Ma com'è cominciata questa vicenda? Una ragazza, alla fine di un laboratorio teatrale scolastico, scrive una lettera sul tema della rabbia. In quella circostanza emerge che una alunna era stata toccata sul fondoschiena dal professore. Questo singolo episodio si moltiplica improvvisamente per quattro. In una informativa della polizia locale a Pm e Gip, infatti, diventano quattro le ragazze che si sarebbero presentate alla preside lamentando il fatto. Solo che le quattro ragazze ci erano andate per riferire che avevano sentito dire da terzi, e non perché ne erano state protagoniste.

Il sentito dire

Sul sentito dire, e su una serie di incongruenze, monta una indagine paradossale, con testimoni oculari che in realtà poi smentiscono di esserlo e con protagoniste di molestie che le datano in orari e luoghi con presenza di telecamere che non confermano i fatti. Un vero pasticcio, corroborato da un comportamento del professore che era effettivamente fisico e affettuoso. Ma con tutti, ragazzi e ragazze: pacche sulle spalle, sculacciate, comportamento cameratesco che aveva già alimentato varie leggende sullo stesso insegnante, un po' eccentrico ma non certo un molestatore.

Nessun intento sessuale

"Era assente in tutti i contatti qualsivoglia intento di natura sessuale", dice infatti la corte, che evidenzia peraltro nella sentenza il livello di suggestione collettiva maturata nella vicenda.
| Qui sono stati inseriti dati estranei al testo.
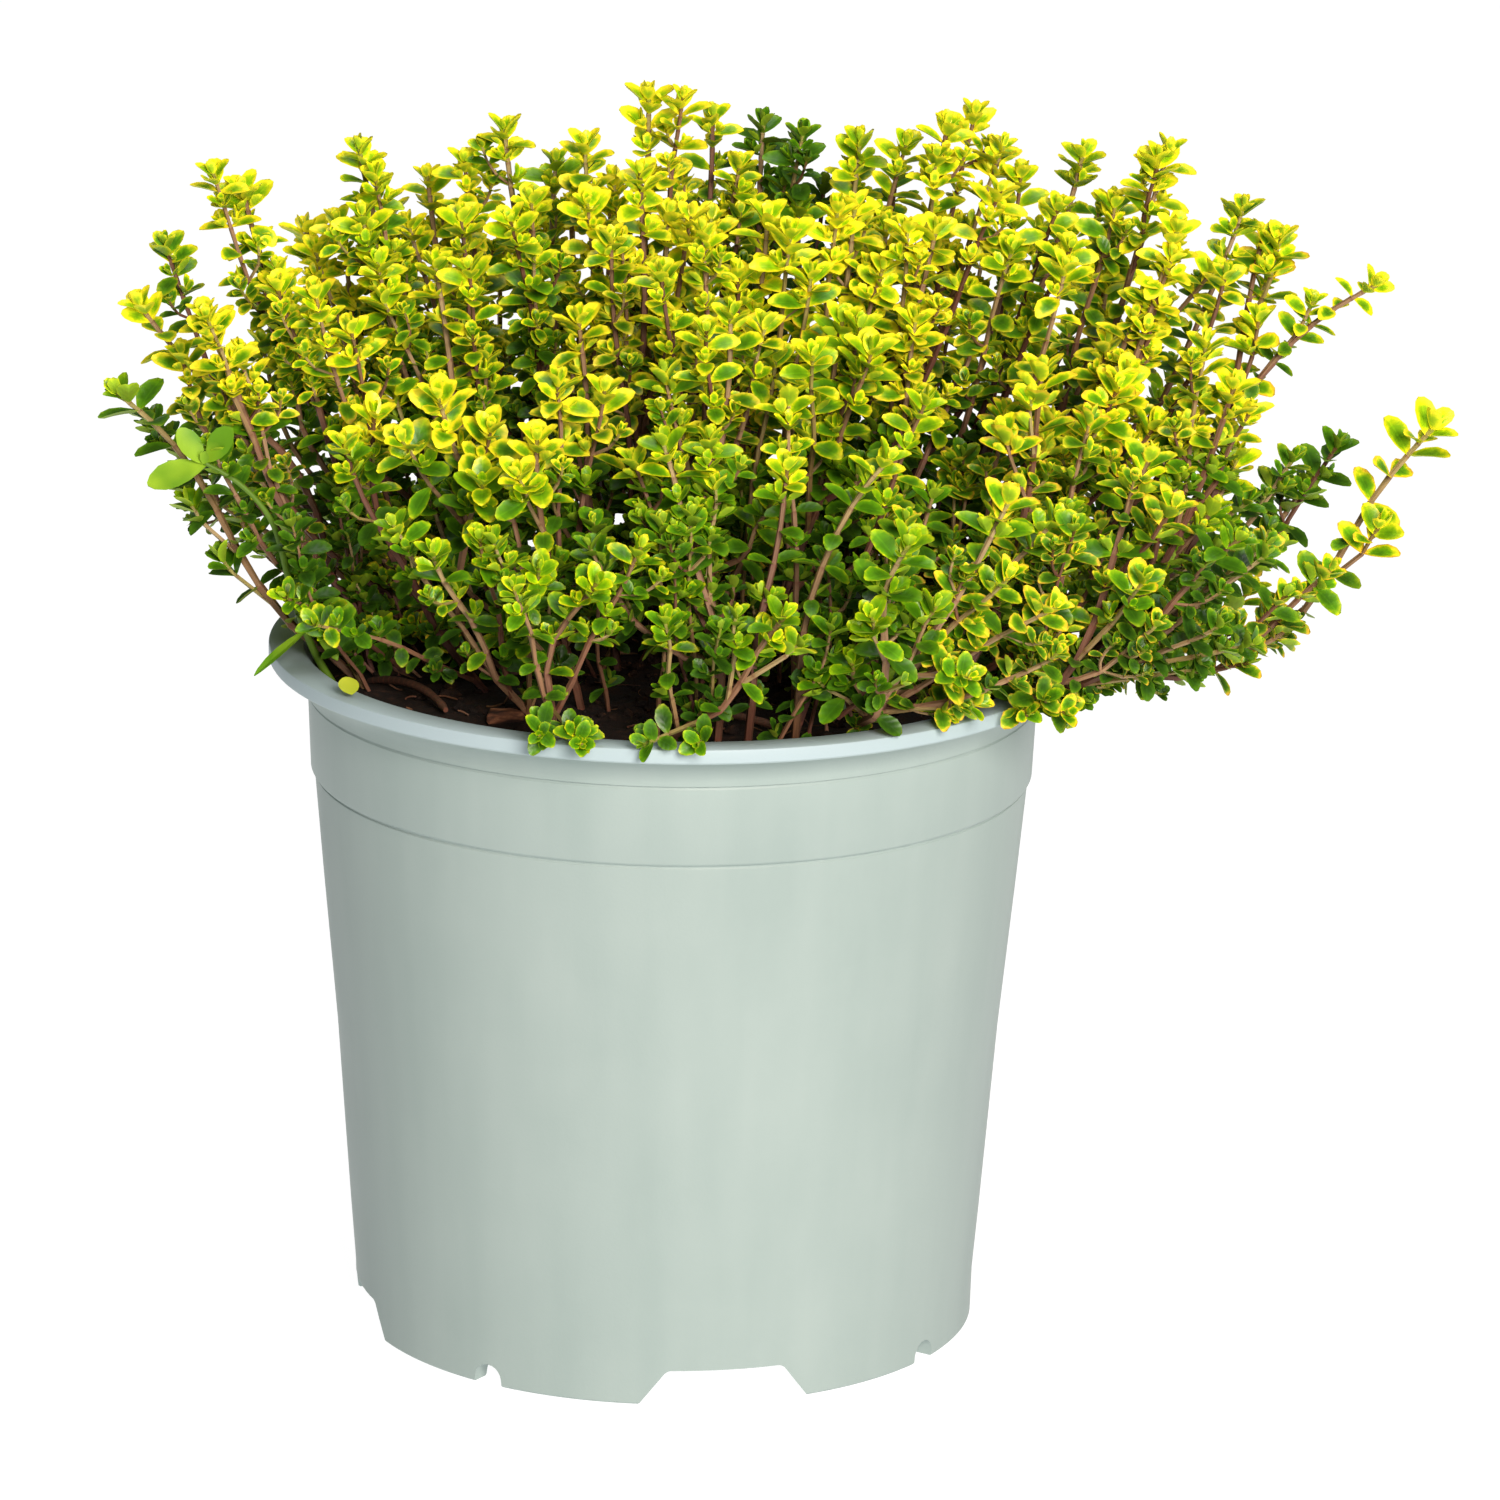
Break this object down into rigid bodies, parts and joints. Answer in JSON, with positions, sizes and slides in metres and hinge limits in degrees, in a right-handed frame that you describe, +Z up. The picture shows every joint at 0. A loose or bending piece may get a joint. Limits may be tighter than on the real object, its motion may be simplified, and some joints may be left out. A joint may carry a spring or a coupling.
{
  "type": "potted lemon thyme plant",
  "caption": "Bushy variegated lemon thyme with upright leafy sprigs, rooted in soil in a tapered plastic nursery pot with a notched foot.",
  "frame": {"origin": "centre of the whole plant's box, on the plane that the pot's foot stands on", "axes": "+Z up along the pot's axis, -Y towards the side the picture shows, +X to that side's right"},
  "size_m": [0.2335, 0.1611, 0.2158],
  "materials": {
    "pot_plastic": "satin",
    "soil": "matte",
    "bark": "matte",
    "stem_bark": "matte",
    "variegated_leaf": "satin",
    "pale_leaf": "satin"
  },
  "bodies": {
    "root": {"pot": "pot_plastic", "soil": "soil", "bark_chip_1": "bark", "bark_chip_2": "bark", "woody_runner_1": "stem_bark", "woody_runner_2": "stem_bark", "pale_seedling": "pale_leaf", "fallen_leaf": "pale_leaf", "thyme_sprig_01": "variegated_leaf", "thyme_sprig_02": "variegated_leaf", "thyme_sprig_03": "variegated_leaf", "thyme_sprig_04": "variegated_leaf", "thyme_sprig_05": "variegated_leaf", "thyme_sprig_06": "variegated_leaf", "thyme_sprig_07": "variegated_leaf", "thyme_sprig_08": "variegated_leaf", "thyme_sprig_09": "variegated_leaf", "thyme_sprig_10": "variegated_leaf", "thyme_sprig_11": "variegated_leaf", "thyme_sprig_12": "variegated_leaf", "thyme_sprig_13": "variegated_leaf", "thyme_sprig_14": "variegated_leaf", "thyme_sprig_15": "variegated_leaf", "thyme_sprig_16": "variegated_leaf", "thyme_sprig_17": "variegated_leaf", "thyme_sprig_18": "variegated_leaf", "thyme_sprig_19": "variegated_leaf", "thyme_sprig_20": "variegated_leaf", "thyme_sprig_21": "variegated_leaf", "thyme_sprig_22": "variegated_leaf", "thyme_sprig_23": "variegated_leaf", "thyme_sprig_24": "variegated_leaf", "thyme_sprig_25": "variegated_leaf", "thyme_sprig_26": "variegated_leaf", "thyme_sprig_27": "variegated_leaf", "thyme_sprig_28": "variegated_leaf", "thyme_sprig_29": "variegated_leaf", "thyme_sprig_30": "variegated_leaf", "thyme_sprig_31": "variegated_leaf", "thyme_sprig_32": "variegated_leaf", "thyme_sprig_33": "variegated_leaf", "thyme_sprig_34": "variegated_leaf", "thyme_sprig_35": "variegated_leaf", "thyme_sprig_36": "variegated_leaf", "thyme_sprig_37": "variegated_leaf", "thyme_sprig_38": "variegated_leaf", "thyme_sprig_39": "variegated_leaf", "thyme_sprig_40": "variegated_leaf", "thyme_sprig_41": "variegated_leaf", "thyme_sprig_42": "variegated_leaf", "thyme_sprig_43": "variegated_leaf", "thyme_sprig_44": "variegated_leaf", "thyme_sprig_45": "variegated_leaf", "thyme_sprig_46": "variegated_leaf", "thyme_sprig_47": "variegated_leaf", "thyme_sprig_48": "variegated_leaf", "thyme_sprig_49": "variegated_leaf", "thyme_sprig_50": "variegated_leaf", "thyme_sprig_51": "variegated_leaf", "thyme_sprig_52": "variegated_leaf"}
  },
  "joints": []
}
Innanzitutto tra le quattro ragazze "legate da relazioni psicologiche molto complesse", con una "psicologicamente succube" dell'altra e con un'altra ragazza già vittima di bullismo. Un quadro psicologico che avrebbe spinto un'alunna a convincersi della connotazione sessuale dei gesti del prof, arrivando poi a influenzare anche le amiche.

Tutte le ombre

La corte, poi, ha evidenziato tutti i buchi nell'indagine: informative sbagliate, equivoci, errori madornali, che però non hanno impedito l'arresto, i diciannove giorni in cella, un anno ai domiciliari e la richiesta della procura del rinvio a giudizio e della condanna del prof.  Due anni e sei mesi, avevano chiesto i Pubblici ministeri. E due anni per una collega del professore d'arte, che avrebbe saputo e non denunciato. Ma i giudici sollevano il velo. Assolti. E con la formula più piena. Non c'è il fatto. Non è successo nulla. Un impianto così chiaro che la procura non ricorre nemmeno in appello. Ma allora perché non accorgersene prima? Perché non fare un passo indietro? Perché non fermarsi?

Diritto e dignità

Viene in mente il celebre esempio che un noto magistrato, tra gli applausi, ama fare sempre nei talk show televisivi, quando parla di garantismo. Lui dice: "se il mio vicino di casa è sotto inchiesta per pedofilia, io aspetto che sia condannato fino in Cassazione per tenerlo lontano dai miei figli o intervengo prima, anche solo con un avviso di garanzia?". La risposta è ovvia. Ma a volte è sbagliata. Ci sono anche gli innocenti. Che però, a causa di una giustizia che smarrisce la via complessa della verità per innamorarsi a volte di quella più comoda dell'inquisizione, devono attraversare l'inferno, rimanendo vivi, per conservare diritto e dignità.